The other case concerns a case in court brought by a county council who wished to gain compensation for a seven year old girl in their care who was left severely brain damaged by her birth mother who drank to excess while pregnant.  The council argued that the mother had committed a crime by doing something that she knew would damage her unborn child.  The result was that the court found they could not rule in favour of the child because at the time the 'crime' was committed, the foetus was not a human being.  In other words, it didn't count.  And as a result, the little girl doesn't count either.  Speakers and thinkers on women's rights were quick to point out that you cannot legislate for a particular time in a woman's life and that essentially denying her what other women could expect as the norm - drinking alcohol; would infringe her human rights.  In addition, it would prevent vulnerable women from seeking help.  Crap.  Women know that they shouldn't drink when pregnant.  The baby cannot do anything about it.  She can.  Stopping drinking for nine months is not too much to ask is it?  The vast majority of women know that they are going to be pregnant, know when they are pregnant and know their responsibilities.  You have rights but so does the child.  The power is with you as the mother to be to step up to that responsibility and ensure that the child has all the best chances life affords it.  If you cannot do this, then you should do something about being pregnant in the first place. 

And now seamlessly on to Arthur Miller's The Crucible.  What struck me about this was the way that the women held all the power.  The old woman, Rebecca, was the fount of all knowledge and certainly a voice of common sense.  The instigator of the terror, Abigail, wields her power carefully over her lover and increasingly forcefully and wildly over her friends and stealthily over her lover's wife.  Tituba, a suggested practitioner of the dark arts, finds her knowledge misused by others for their own purposes.  The men are powerless in the face of the extraordinary goings on which defy sense in their rigid society.  The girls are bored, stifled by rules that govern every aspect of their existence.  It is little wonder that when they want to cut loose, it has spectacular consequences.  By the end of the play, it is the men who retake the reins of power; the court decide the fate of those they have come to restore order to.
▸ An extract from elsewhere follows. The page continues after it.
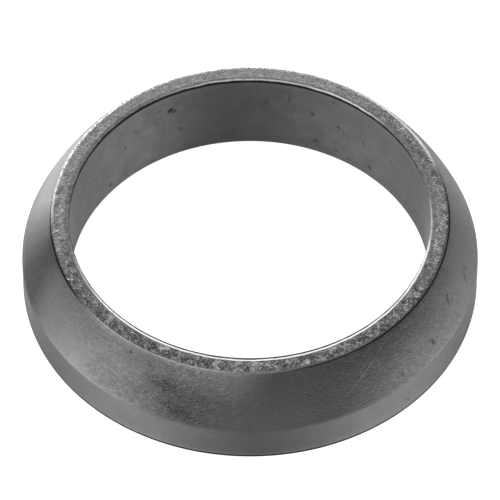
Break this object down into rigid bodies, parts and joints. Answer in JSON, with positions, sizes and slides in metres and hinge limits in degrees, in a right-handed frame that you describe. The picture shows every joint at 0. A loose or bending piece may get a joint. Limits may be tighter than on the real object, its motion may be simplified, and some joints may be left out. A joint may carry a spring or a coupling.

All of the above made me more aware of the power we strive to have as women and the responsibility we need to be mindful of (both to wourselves and others) when we achieve it.

Monday, 1 December 2014

'Advent: the time to listen for footsteps - you can't hear footsteps when you are running yourself.'

I must admit that I do find waiting and generally being patient pretty tricky.  However, I do love Advent, that time before Christmas which is filled with anticipation and hope.  This year I am going to think more carefully about what I am thinking about and why.  I have a tendency to rush through life.  It is because I recognise that this time on Earth is so very fleeting and precious and I don't want to waste any of it.  I may never get to travel the world or write a book which is deemed good enough to  be published but I am going to have a jolly good time while I am trying to do these things along with everything else.  Having children makes life whirl past at ever increasing speeds - some things are unbelievably quick; how did they get to be so old so quickly?  I want to be in this moment, I want to see it all and feel it all and most of all, live it all.  With them.  This is it.